Mas o primeiro-ministro também já veio dizer que não haverá “austeridade” como há 10 anos. Ainda bem que recorda que a austeridade começou em 2010 e não em 2011. E que o governo PS de então, liderado por José Sócrates, fez quase tanta austeridade num único ano como o governo seguinte, com um MoU assinado com a Troika por José Sócrates, fez em 3 anos. As contas estão neste artigo.
Mas, ao contrário do que muitos vendem como ilusão, a “austeridade” não é uma escolha ou uma opção política. Achar que alguém que quer ganhar eleições (desejo principal de qualquer político) vai maltratar a maior parte dos eleitores é evidentemente infantil e roça a indigência intelectual, além de ignorar por completo o período 2008-2015, e sobretudo o pedido de resgate financeiro de 2011. Mas esta narrativa é, contudo, popular e muita gente acredita mesmo nela.

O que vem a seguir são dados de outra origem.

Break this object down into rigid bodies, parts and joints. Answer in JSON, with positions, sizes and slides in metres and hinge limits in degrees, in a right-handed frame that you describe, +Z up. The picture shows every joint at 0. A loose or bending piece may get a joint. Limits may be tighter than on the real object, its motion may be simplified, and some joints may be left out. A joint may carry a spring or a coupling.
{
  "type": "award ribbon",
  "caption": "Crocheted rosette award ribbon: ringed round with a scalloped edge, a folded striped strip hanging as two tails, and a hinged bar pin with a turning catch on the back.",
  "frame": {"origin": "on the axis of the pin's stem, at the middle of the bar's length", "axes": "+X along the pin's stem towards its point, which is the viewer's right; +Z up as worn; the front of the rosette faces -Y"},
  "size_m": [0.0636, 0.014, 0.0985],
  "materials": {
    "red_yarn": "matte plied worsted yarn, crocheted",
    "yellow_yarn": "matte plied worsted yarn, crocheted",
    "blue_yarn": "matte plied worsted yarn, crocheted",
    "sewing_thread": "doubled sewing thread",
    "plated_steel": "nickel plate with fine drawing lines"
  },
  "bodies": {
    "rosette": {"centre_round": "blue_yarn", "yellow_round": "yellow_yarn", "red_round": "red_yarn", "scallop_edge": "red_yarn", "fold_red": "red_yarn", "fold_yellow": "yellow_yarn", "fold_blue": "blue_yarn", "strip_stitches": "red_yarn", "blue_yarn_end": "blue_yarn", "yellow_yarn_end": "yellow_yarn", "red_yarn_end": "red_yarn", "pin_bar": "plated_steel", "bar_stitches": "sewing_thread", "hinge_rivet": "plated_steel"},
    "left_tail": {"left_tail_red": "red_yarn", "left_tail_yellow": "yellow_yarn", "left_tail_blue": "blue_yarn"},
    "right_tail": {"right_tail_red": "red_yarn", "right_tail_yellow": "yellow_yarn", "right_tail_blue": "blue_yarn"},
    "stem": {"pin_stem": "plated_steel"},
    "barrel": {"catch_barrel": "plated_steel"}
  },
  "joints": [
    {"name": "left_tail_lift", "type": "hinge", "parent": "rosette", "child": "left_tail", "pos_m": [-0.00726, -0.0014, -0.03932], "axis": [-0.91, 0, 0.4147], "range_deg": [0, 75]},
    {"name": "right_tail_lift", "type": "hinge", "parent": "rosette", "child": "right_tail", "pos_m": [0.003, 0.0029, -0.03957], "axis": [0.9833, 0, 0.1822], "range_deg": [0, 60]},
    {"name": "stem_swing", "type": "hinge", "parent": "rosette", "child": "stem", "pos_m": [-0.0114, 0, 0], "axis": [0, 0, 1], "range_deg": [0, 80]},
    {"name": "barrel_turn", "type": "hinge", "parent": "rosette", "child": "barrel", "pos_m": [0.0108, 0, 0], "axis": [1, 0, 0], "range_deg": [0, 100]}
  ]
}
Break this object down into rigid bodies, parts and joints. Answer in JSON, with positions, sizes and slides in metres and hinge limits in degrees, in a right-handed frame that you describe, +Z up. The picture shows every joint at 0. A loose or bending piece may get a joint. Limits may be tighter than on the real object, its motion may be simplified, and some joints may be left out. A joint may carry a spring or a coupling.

Só que se a economia cair de uma forma significativa e a retoma for muito demorada, isso implicará, juntamente com este período de crise de saúde pública, um brutal agravamento do défice e da dívida pública. Afinal de contas, além destes três meses de paragem súbita, que implicam uma quebra de receita fiscal muito significativa e um aumento de despesa pública (em saúde, no lay-off, nos programas de apoio, etc.), uma retoma lenta implicará uma receita fiscal abaixo do cobrado em 2019 e despesas sociais a aumentar. Tudo isso terá de ser financiado por dívida pública. E será necessário corrigir o efeito nas contas públicas da “quebra estrutural” da economia.